EXERCISE :: Repeat the lines of the data that follow, please, starting at the first and stopping after the one with "sill_h = 17; // [14:1:30]".

SUPPLIED DATA ::
···
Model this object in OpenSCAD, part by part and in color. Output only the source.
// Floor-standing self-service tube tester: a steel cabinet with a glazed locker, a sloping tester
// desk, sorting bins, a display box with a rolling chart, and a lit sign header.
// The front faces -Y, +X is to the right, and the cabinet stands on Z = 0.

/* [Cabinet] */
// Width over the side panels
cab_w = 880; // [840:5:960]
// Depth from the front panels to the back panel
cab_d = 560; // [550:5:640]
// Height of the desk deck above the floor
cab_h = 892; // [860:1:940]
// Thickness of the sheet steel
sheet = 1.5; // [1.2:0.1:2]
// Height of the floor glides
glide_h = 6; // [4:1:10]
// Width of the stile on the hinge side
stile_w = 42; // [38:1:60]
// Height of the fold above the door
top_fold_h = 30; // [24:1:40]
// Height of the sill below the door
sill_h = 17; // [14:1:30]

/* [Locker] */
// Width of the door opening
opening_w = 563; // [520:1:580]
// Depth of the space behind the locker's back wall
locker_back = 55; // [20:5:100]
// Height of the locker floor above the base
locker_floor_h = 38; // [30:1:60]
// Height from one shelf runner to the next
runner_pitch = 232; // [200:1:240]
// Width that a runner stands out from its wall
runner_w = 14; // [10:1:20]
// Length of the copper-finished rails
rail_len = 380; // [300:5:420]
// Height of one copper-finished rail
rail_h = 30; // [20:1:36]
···
TASK ANSWER ::
Model this object in OpenSCAD, part by part and in color. Output only the source.
// Floor-standing self-service tube tester: a steel cabinet with a glazed locker, a sloping tester
// desk, sorting bins, a display box with a rolling chart, and a lit sign header.
// The front faces -Y, +X is to the right, and the cabinet stands on Z = 0.

/* [Cabinet] */
// Width over the side panels
cab_w = 880; // [840:5:960]
// Depth from the front panels to the back panel
cab_d = 560; // [550:5:640]
// Height of the desk deck above the floor
cab_h = 892; // [860:1:940]
// Thickness of the sheet steel
sheet = 1.5; // [1.2:0.1:2]
// Height of the floor glides
glide_h = 6; // [4:1:10]
// Width of the stile on the hinge side
stile_w = 42; // [38:1:60]
// Height of the fold above the door
top_fold_h = 30; // [24:1:40]
// Height of the sill below the door
sill_h = 17; // [14:1:30]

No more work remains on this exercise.